Freedom has not trickled through to black women

Freedom has not trickled through to black women.
Freedom has not trickled through to black women.
Image: 123RF/NYUL

After commemorating Workers' Day, it is important not to forget that the struggle for women's emancipation is far from over.

It took the death of Winnie Madikizela-Mandela to wake us up to the fact that we are still a patriarchal, white-male dominated society with African women languishing at the bottom of the economic rung.

Though the black man has assumed political power, the status quo has not changed. He thought that all the years of fighting for political and economic emancipation had finally paid off.

He ascended the throne of power armed with the script from his predecessor - the white man - and continued to do to the African woman what the white man did to him.

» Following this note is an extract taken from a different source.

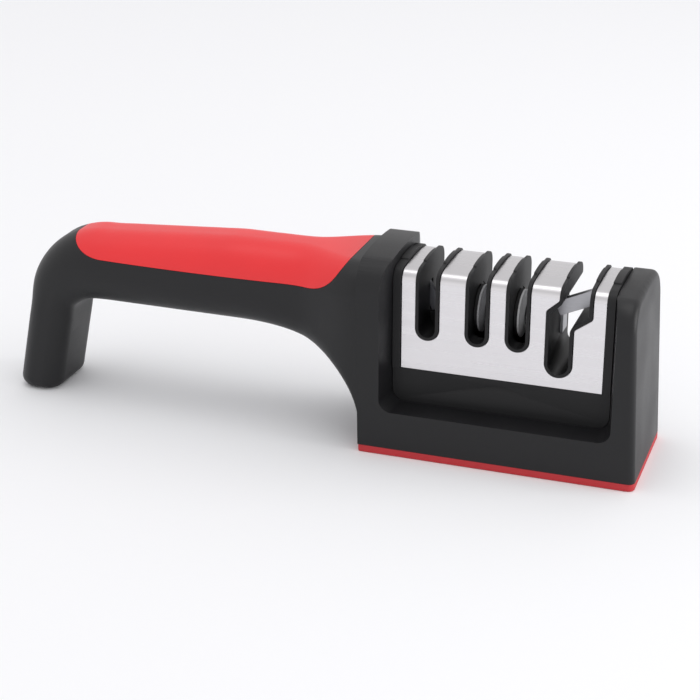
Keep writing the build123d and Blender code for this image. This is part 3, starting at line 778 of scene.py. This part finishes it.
class SHARPENER_OT_wheels(bpy.types.Operator):
    """Finish the grinding wheels, their rings and the axle"""

    bl_idname = "sharpener.wheels"
    bl_label = "Grinding wheels"

    def execute(self, context):
        finish = context.scene.sharpener_grinding
        carrier = moulded_plastic(
            "moulded black nylon", linear("#18181a"), grain=0.3 * MM, roughness=0.5
        )
        diamond = bonded_grit(
            "bonded diamond grit", finish.diamond, finish.grit, roughness=0.6, contrast=0.6
        )
        # The real grains are some thousandths of a millimetre: drawn coarser, so that they show.
        ceramic = bonded_grit(
            "sintered fine ceramic", finish.ceramic, grain=0.4 * MM, roughness=0.42, contrast=0.88
        )
        axle = ground_metal(
            "centreless-ground steel", linear("#c4c4c8"), spacing=0.1 * MM, roughness=0.25,
            direction="X",
        )
        for side in ("left", "right"):
            soft_copy("diamond_wheel_" + side, carrier, edge=0.1 * MM)
            soft_copy("ceramic_wheel_" + side, carrier, edge=0.1 * MM)
            soft_copy("diamond_ring_" + side, diamond, edge=0.1 * MM)
            soft_copy("ceramic_ring_" + side, ceramic, edge=0.1 * MM)
        soft_copy("wheel_axle", axle, edge=0.15 * MM)
        return {"FINISHED"}


class SHARPENER_OT_blades(bpy.types.Operator):
    """Finish the carbide blades, the scissors bar and its guide"""

    bl_idname = "sharpener.blades"
    bl_label = "Blades and scissors bar"

    def execute(self, context):
        finish = context.scene.sharpener_grinding
        # Real scratches are under 0.05 mm apart: drawn coarser, so that they show.
        carbide = ground_metal(
            "ground tungsten carbide", finish.carbide, spacing=0.15 * MM, roughness=0.3,
            direction="Z",
        )
        bar = ground_metal(
            "ground tool steel", finish.bar, spacing=0.2 * MM, roughness=0.34, direction="Z"
        )
        for node_name in ("carbide_blade_front", "carbide_blade_rear"):
            soft_copy(node_name, carbide, edge=0.08 * MM)
        for node_name in ("scissors_bar", "scissors_guide"):
            soft_copy(node_name, bar, edge=0.12 * MM)
        return {"FINISHED"}


class SHARPENER_OT_screws(bpy.types.Operator):
    """Make the screws of the base plate and of the tray"""

    bl_idname = "sharpener.screws"
    bl_label = "Screws"

    def execute(self, context):
        sizes = context.scene.sharpener_screws
        tree = screw_tree(zinc_plate("zinc-plated steel", linear("#b9bcc4")))
        screw_set("base_screws", tree, sizes)
        screw_set("tray_screws", tree, sizes)
        return {"FINISHED"}


# ---- Panel and registration ---------------------------------------------------------
groups = {
    "sharpener_stage": StageSettings,
    "sharpener_body": BodyFinish,
    "sharpener_grip": GripFinish,
    "sharpener_cartridge": CartridgeFinish,
    "sharpener_grinding": GrindingFinish,
    "sharpener_screws": ScrewSizes,
}
operators = (
    SHARPENER_OT_stage, SHARPENER_OT_body, SHARPENER_OT_grip, SHARPENER_OT_cartridge,
    SHARPENER_OT_wheels, SHARPENER_OT_blades, SHARPENER_OT_screws,
)


class SHARPENER_PT_panel(bpy.types.Panel):
    """Sizes, colours and steps of the sharpener"""

    bl_idname = "SHARPENER_PT_panel"
    bl_label = "Pull-through sharpener"
    bl_space_type = "VIEW_3D"
    bl_region_type = "UI"
    bl_category = "Sharpener"

    def draw(self, context):
        for name, group in groups.items():
            box = self.layout.box()
            for field in group.__annotations__:
                box.prop(getattr(context.scene, name), field)
        for operator in operators:
            self.layout.operator(operator.bl_idname)


def register():
    for group in groups.values():
        bpy.utils.register_class(group)
    for name, group in groups.items():
        setattr(bpy.types.Scene, name, bpy.props.PointerProperty(type=group))
    for operator in operators:
        bpy.utils.register_class(operator)
    bpy.utils.register_class(SHARPENER_PT_panel)


def unregister():
    bpy.utils.unregister_class(SHARPENER_PT_panel)
    for operator in reversed(operators):
        bpy.utils.unregister_class(operator)
    for name in groups:
        delattr(bpy.types.Scene, name)
    for group in groups.values():
        bpy.utils.unregister_class(group)


def main():
    """Registers the add-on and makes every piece."""
    register()
    bpy.ops.sharpener.stage()
    bpy.ops.sharpener.body()
    bpy.ops.sharpener.grip()
    bpy.ops.sharpener.cartridge()
    bpy.ops.sharpener.wheels()
    bpy.ops.sharpener.blades()
    bpy.ops.sharpener.screws()


if __name__ == "__main__":
    main()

The black man entered the corporate sector and the boardroom, but did not ensure that cultures and norms that still disempowered African women were changed to ensure that she was allowed to thrive.

Instead with the black man at the helm of the white corporate world, black women are still disadvantaged, if not worse, and find it very difficult to climb up the corporate ladder.

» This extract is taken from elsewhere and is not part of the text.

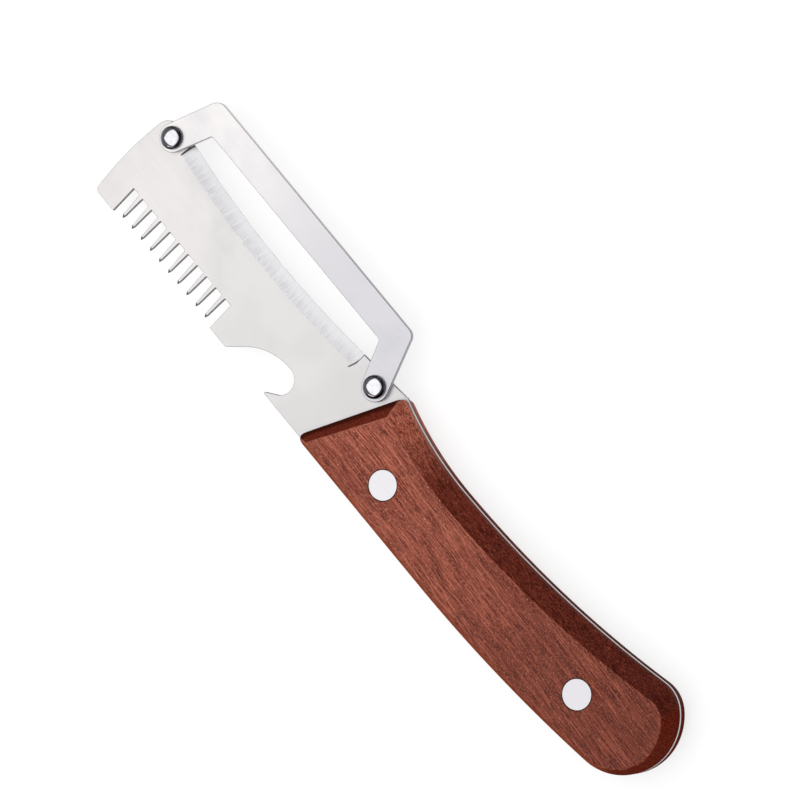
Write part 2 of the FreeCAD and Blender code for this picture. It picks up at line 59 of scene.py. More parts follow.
mm = 0.001
print("frame loaded:", len(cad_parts), "parts")

cameraLook = {
    "aim": (48.4, -13.0, 7.2),            # mm, a point on the blade's front face
    "towards": (-0.286, -0.311, 0.906),   # from the aim to the camera
    "upwards": (0.736, -0.677, 0.0),      # this way is up in the view
    "distance": 1.19,
    "lens": 225.0,                        # mm
    "sensorWidth": 36.0,
}


def buildCamera(look):
    back = Vector(look["towards"]).normalized()
    right = Vector(look["upwards"]).cross(back).normalized()
    up = back.cross(right)
    place = Vector(look["aim"]) * mm + back * look["distance"]
    camera = bpy.data.objects.new("viewCamera", bpy.data.cameras.new("viewCamera"))
    camera.data.lens = look["lens"]
    camera.data.sensor_width = look["sensorWidth"]
    camera.matrix_world = Matrix((
        (right.x, up.x, back.x, place.x),
        (right.y, up.y, back.y, place.y),
        (right.z, up.z, back.z, place.z),
        (0, 0, 0, 1),
    ))
    bpy.context.scene.collection.objects.link(camera)
    bpy.context.scene.camera = camera


buildCamera(cameraLook)
print("camera ready")


# Shader helpers: an input may be a constant or another node's socket.
def put(tree, kind, inputs=None, **settings):
    node = tree.nodes.new(kind)
    for name, value in settings.items():
        setattr(node, name, value)
    for key, value in (inputs or {}).items():
        if isinstance(value, bpy.types.NodeSocket):
            tree.links.new(value, node.inputs[key])
        else:
            node.inputs[key].default_value = value
    return node


def calc(tree, operation, *values):
    node = put(tree, "ShaderNodeMath", dict(enumerate(values)), operation=operation)
    return node.outputs[0]


def product(tree, *values):
    total = values[0]
    for value in values[1:]:
        total = calc(tree, "MULTIPLY", total, value)
    return total


def without(tree, mask):
    return calc(tree, "SUBTRACT", 1.0, mask)


def axes(tree, vector):
    return put(tree, "ShaderNodeSeparateXYZ", {0: vector}).outputs


def fade(tree, value, low, high, first=0.0, last=1.0):
    node = put(tree, "ShaderNodeMapRange",
               {"Value": value, "From Min": low, "From Max": high, "To Min": first, "To Max": last},
               interpolation_type="SMOOTHSTEP")
    return node.outputs["Result"]


# Inputs 6 and 7 are the mix node's two colours, and output 2 is the mixed one.
def blendColours(tree, mask, first, second, mode="MIX"):
    node = put(tree, "ShaderNodeMix", {0: mask, 6: first, 7: second},
               data_type="RGBA", blend_type=mode)
    return node.outputs[2]


def stretch(tree, vector, scale, shift=(0, 0, 0), turn=(0, 0, 0)):
    node = put(tree, "ShaderNodeMapping",
               {"Vector": vector, "Scale": scale, "Location": shift, "Rotation": turn})
    return node.outputs["Vector"]


def cloud(tree, vector, scale, detail=2.0, roughness=0.5):
    node = put(tree, "ShaderNodeTexNoise",
               {"Vector": vector, "Scale": scale, "Detail": detail, "Roughness": roughness})
    return node.outputs[0]


def addBump(tree, shader, height, strength, distance):
    bump = put(tree, "ShaderNodeBump",
               {"Height": height, "Strength": strength, "Distance": distance * mm})
    tree.links.new(bump.outputs[0], shader.inputs["Normal"])


def newGroup(name, inputs, outputs):
    tree = bpy.data.node_groups.new(name, "ShaderNodeTree")
    kinds = {"value": "NodeSocketFloat", "colour": "NodeSocketColor", "vector": "NodeSocketVector"}
    for label, kind, start in inputs:
        socket = tree.interface.new_socket(name=label, in_out="INPUT", socket_type=kinds[kind])
        if start is not None:
            socket.default_value = start
    for label, kind in outputs:
        tree.interface.new_socket(name=label, in_out="OUTPUT", socket_type=kinds[kind])
    given, result = tree.nodes.new("NodeGroupInput"), tree.nodes.new("NodeGroupOutput")
    return tree, given.outputs, result.inputs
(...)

Numbers speak for themselves.

According to Statistics South Africa, of the top 40 JSE-listed companies, only one company has had a female CEO and she certainly isn't black or African.

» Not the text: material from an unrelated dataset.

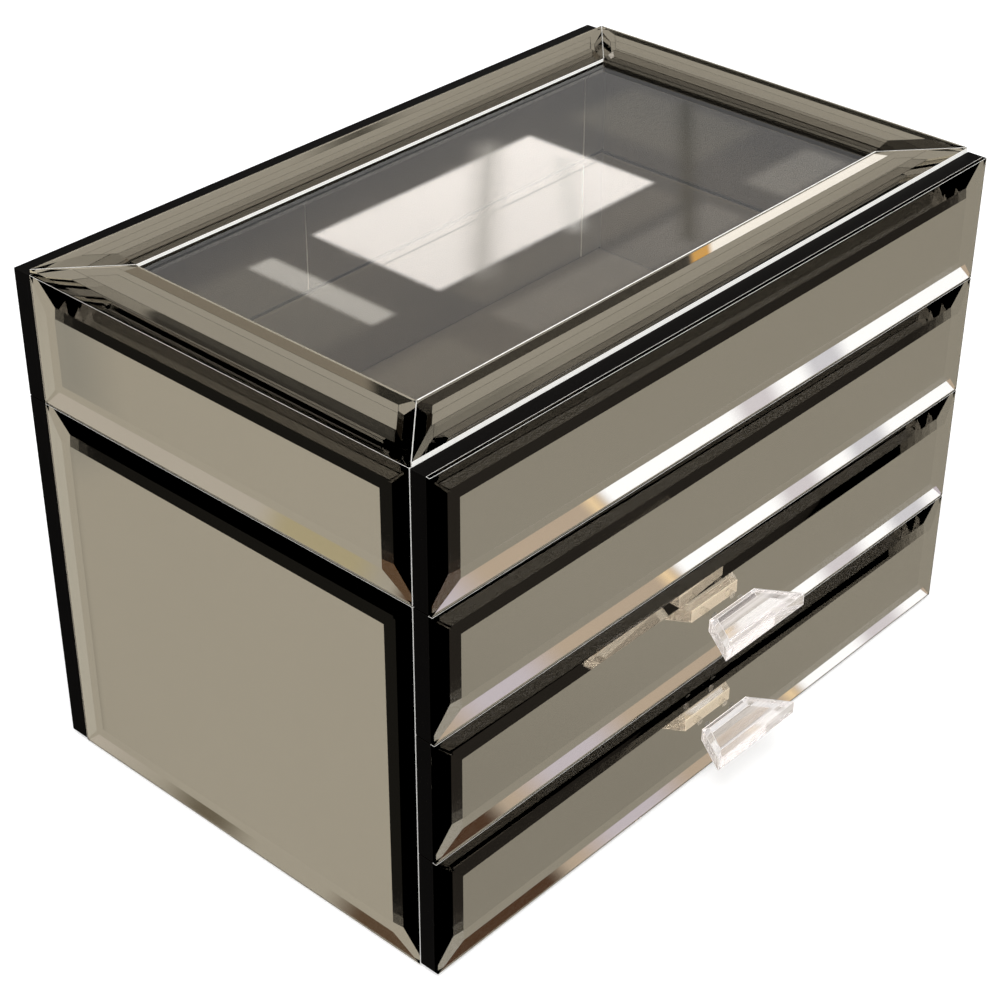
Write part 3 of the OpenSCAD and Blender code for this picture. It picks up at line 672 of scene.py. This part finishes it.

And Stats SA shows that women still earn 23% less than men for doing the same work.

The organisation estimated that men earned a median income of R3500 a month while women earned R2700 a month in 2015. And yet women are the breadwinners.

This means as a country we are doing injustice to our children who depend for survival on their mothers, the majority of whom are single parents.

There are many of us who were raised by single mothers and yet, when we assume positions of power, women are not good enough to lead.

On August 9 1956 more than 20000 women of all colours marched to the Union Buildings to protest against the apartheid government's notorious pass laws.

This march brought to the fore the struggle for women's emancipation and their rights to be treated as equals in the land of their birth.

When South Africa was liberated, decades after the march to Pretoria, the founders of the constitution recognised the role played by women in our liberation struggle. They created the Women Empowerment and Gender Equality Bill that calls for 50% representivity in decision-making structures such as parliament, the judiciary, the workplace, among others.

But do they? The answer is they do not.

Even the governing party fails to follow this cardinal rule to give women a shot at the reigns of power.

Before and during the ANC's elective December conference at Nasrec, there was much talk that 24 years after our first democratic elections, our country might give us our first female president.

What is even a surprise is that after Nkosazana Dlamini-Zuma failed to make it as the ANC president, the delegates didn't even vote for a woman to become deputy, thus giving us hope that maybe in the near future South Africa would have a female president.

Madikizela-Mandela, who stood by her husband Nelson Mandela after his incarceration on Robben Island, was treated as a pariah by her own organisation.

She kept the home fires burning, but we didn't see it fit to officially honour her as the mother of the nation.

Somehow we take women for granted - that they have to fight unjust laws, while men stand by.

We took Madikizela-Mandela for granted. We didn't appreciate her heroism and the leadership qualities she displayed during the struggle for our liberation. Patriarchy let her down.

If her death has made us realise how unfair we are treating women, what are we going to do about it?